LAWS(MAD)-1971-7-7

MARIAM AYSHA Vs. COMMISSIONER OF AGRICULTURAL INCOME TAX

Decided On July 20, 1971
MARIAM AYSHA Appellant
V/S
COMMISSIONER OF AGRICULTURAL INCOME TAX Respondents

JUDGEMENT

(1.) THESE two writ petitions arising under the Madras Agrl. IT Act, 1955, are concerned with the asst. yrs. 1958 -59 and 1959 -60. One K. A. Mohammed Abubucker owned large extent of lands in Thanjavur District. He settled the said properties on his wife, the petitioner herein, and his two minor childern. It is not in dispute that the petitioner on her own and acting for her two minor children filed three independent applications for composition of the taxes under the provisions of the Act. But the Agrl. ITO, Mannargudi, assessed the petitioner under S. 34 of the Amending Act, 29 of 1958, by clubbing together the lands owned by her as settlee under the settlement deed as well as those secured by the two minor children under the very same deed. The officer based his order on the consent said to have been given by the petitioner's husband to make such a consolidated order, Some time later, the petitioner when she discovered the mistake, applied to the appropriate authority for rectification of the final order of assessment, and desired that her liability should only be based on the income from the lands owned by her. The petitioner's contention was that she never gave any authority to her husband for clubbing the properties as was done by the assessing authority or to express his consent thereto. The Agrl. ITO on the facts held that there was a valid consent. Veeraswami J., as he then was, while disposing of the Writ Petition No. 675 of 1962 filed by the petitioner challenging the order of the Agrl. ITO as above, observed thus : "It will be apparent from what has been stated above that the clubbing was done only with the consent of the petitioner, though it was conveyed through her husband."

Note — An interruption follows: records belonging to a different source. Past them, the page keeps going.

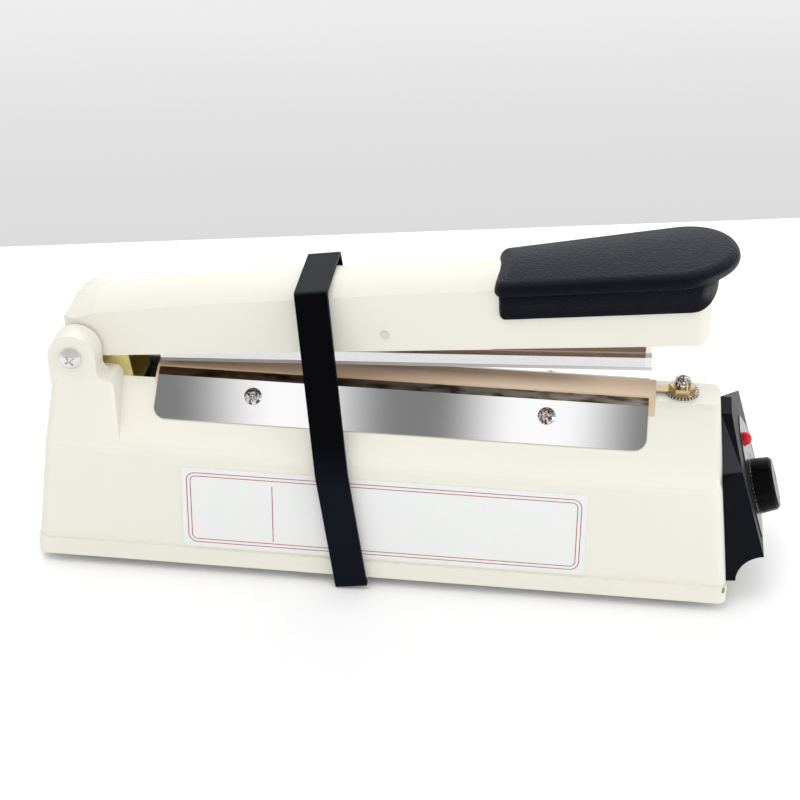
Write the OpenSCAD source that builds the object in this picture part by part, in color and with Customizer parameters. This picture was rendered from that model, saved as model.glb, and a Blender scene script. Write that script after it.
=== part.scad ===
// Hand impulse heat sealer for 200 mm film: a hollow base with the sealing jaw on its ridge,
// a hinged arm that carries the press bar, a timer panel on the end and a transport clip.
// Lengths are in millimetres. The parts are drawn about the middle of the base's bottom edge,
// those of the arm about the hinge with the jaw shut, and both are then set in place.

/* [Base housing] */
// Length of the base over its bottom rim
base_l = 302; // [296:1:312]
// Width of the base over its bottom rim
base_w = 80; // [78:1:88]
// Height of the thick rim round the bottom
rim_h = 8; // [6:0.5:10]
// How far the rim stands out from the walls
rim_out = 1.2; // [0.6:0.1:2]
// Height of the crease where the walls turn into the sloping flanks
crease_z = 57.3; // [54:0.1:59]
// Width of the base at the crease
crease_w = 72; // [70:0.5:75]
// Top of the flat end block, above the rim's underside
end_z = 80; // [79:0.1:80.2]
// Lean of the hinge end's wall, degrees
left_lean = 7; // [5:0.1:8]
// Lean of the panel end's wall, degrees
right_lean = 6.3; // [5:0.1:7]
// Radius of the upright corners
corner_r = 4; // [3:0.5:6]
// Thickness of the moulded walls
wall = 2.6; // [2.2:0.1:3]
// Height of the feet below the rim
foot_h = 4.7; // [3.5:0.1:6]
// Radius of a foot
foot_r = 7; // [5:0.5:9]

/* [Sealing jaw] */
// Height of the sealing surface
jaw_z = 81.1; // [80.8:0.1:82]
// Width of the flat sealing surface
jaw_w = 16; // [14:0.2:17]
// Length along the slope of the shoulder beside the sealing surface
shoulder_l = 4; // [3:0.1:5]
// Slope of the shoulder, degrees
shoulder_a = 29; // [25:1:33]
// Left end of the jaw's cover plates from the base's hinge end
jaw_inset = 52.9; // [52:0.1:55]
// Length of the jaw's cover plates
plate_l = 210.5; // [205:0.5:214]
// Height of the cover plates along the flank below the shoulder
plate_h = 19.7; // [17:0.1:21]
// Thickness of the cover plates
plate_t = 0.5; // [0.4:0.1:0.8]
// Radius of the plates' lower corners
plate_r = 5.5; // [3:0.5:7]
// How far the platform and its cloth run past the plates
jaw_tail = 2.8; // [2:0.1:4]
// Height of the platform bar
platform_h = 4.2; // [3.5:0.1:4.6]
// Thickness of the insulating strip under the element
strip_t = 0.3; // [0.2:0.05:0.4]
// Thickness of the heating element
element_t = 0.2; // [0.1:0.05:0.25]
// Width of the heating element
element_w = 5; // [2:0.5:8]
// Thickness of the cloth over the jaw
cloth_t = 0.2; // [0.15:0.05:0.3]
// Distance between the two screws of a cover plate
plate_screw_gap = 125.8; // [110:0.1:130]
// Radius of a cover plate screw's head
plate_screw_head_r = 3.75; // [3:0.05:4]

/* [Hinge] */
// Hinge axis from the base's hinge end
hinge_inset = 19.7; // [19:0.1:20]
// Height of the hinge axis
hinge_z = 93.5; // [93:0.1:95]
// Radius of the round ear about the hinge bolt
ear_r = 10.4; // [9.5:0.1:10.6]
// Distance from the middle plane to an ear's outer face
ear_out = 27.5; // [26:0.1:28.5]
// Distance from the middle plane to an ear's inner face
ear_in = 16.5; // [16.3:0.1:17.5]
// Radius of the hinge bolt
bolt_r = 2.5; // [2:0.1:3]
// Running clearance of the moving bores round their pins
run_fit = 0.05; // [0.02:0.01:0.1]
// Angle that the arm stands open at rest, degrees
rest_a = 2.87; // [2.4:0.01:3.5]

/* [Arm] */
// Width of the arm
arm_w = 30; // [28:0.2:30]
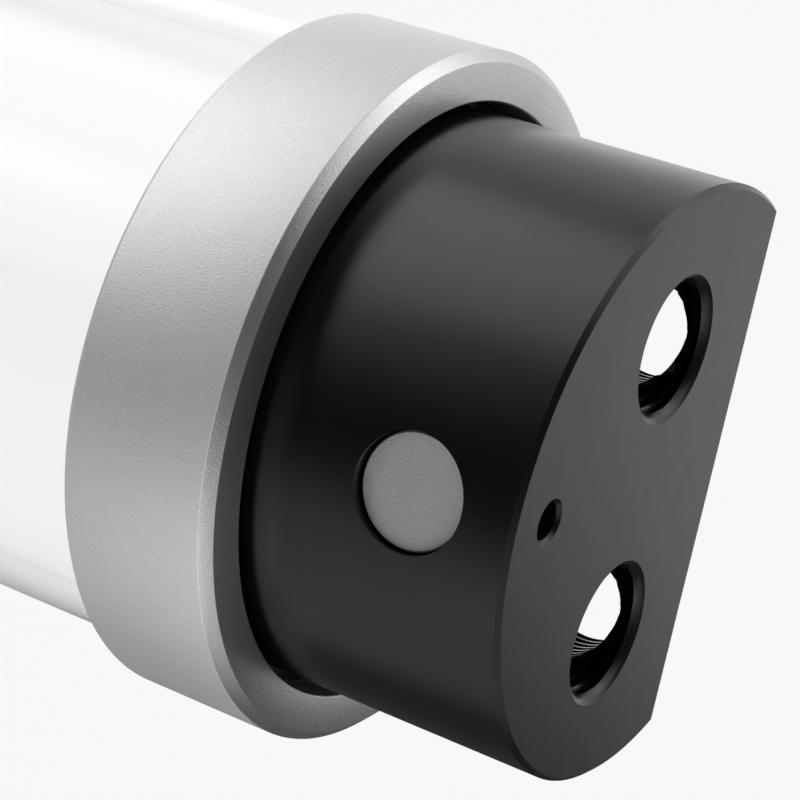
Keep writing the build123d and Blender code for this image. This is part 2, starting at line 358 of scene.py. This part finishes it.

(2.) ON appeal, the Division Bench stated as follows :

(3.) A fortiori it follows that if the petitioner has filed three independent composition applications, one in her own capacity as owner and the others in her capacity as the guardian of her two minor children, then she has approached the Revenue under S. 34 of the Amending Act of 1958, on the distinct ground that the three applications filed by her are separate and one has nothing to do with the other ; under S. 8(1), as already stated by me, the Revenue is obliged, if it is a normal case of assessment to deal with the income of the minors as income from an individual other than the mother, and the three applications in question would be dealt with separately, the one having no relation to the other. The position is not in any way different in a composition application. But in the instant case, on the strength of the consent given by the father or the husband of the petitioner, the holdings have been clubbed. That consent cannot give jurisdiction is an essential principle of law. The taxing authority can act only if there is a power under the statute to do so. Far from there being any power under the provisions of the Act to club such applications for composition, there appears to be an indication in the Act, though with reference to the normal provisions of assessment under S. 17, to separate such returns and assess them separately. If "A" satisfies both the capacities of an ordinary normal individual as well as that of a trustee or receiver or guardian and if the assessment is undertaken normally under S. 17, it appears to be that it is obligatory on the part of the Revenue to assess the income separately so that the income of the individual as well as the income of the receiver or guardian may be arrived at. This appears to be the principle underlying S. 8. Even while considering composition applications under S. 34 of the Amending Act of 1958, I do not think that any other rule need be applied on the principle of harmonious construction which is a salient principle of interpretation of a statute. Once the guardian or receiver or trustee voluntarily chooses to file a composition application, then the privilege he secures is relatable to the concession in the quantum of tax and he is not disentitled to the other statutory benefits available to him under the other provisions of the statute or under the common law.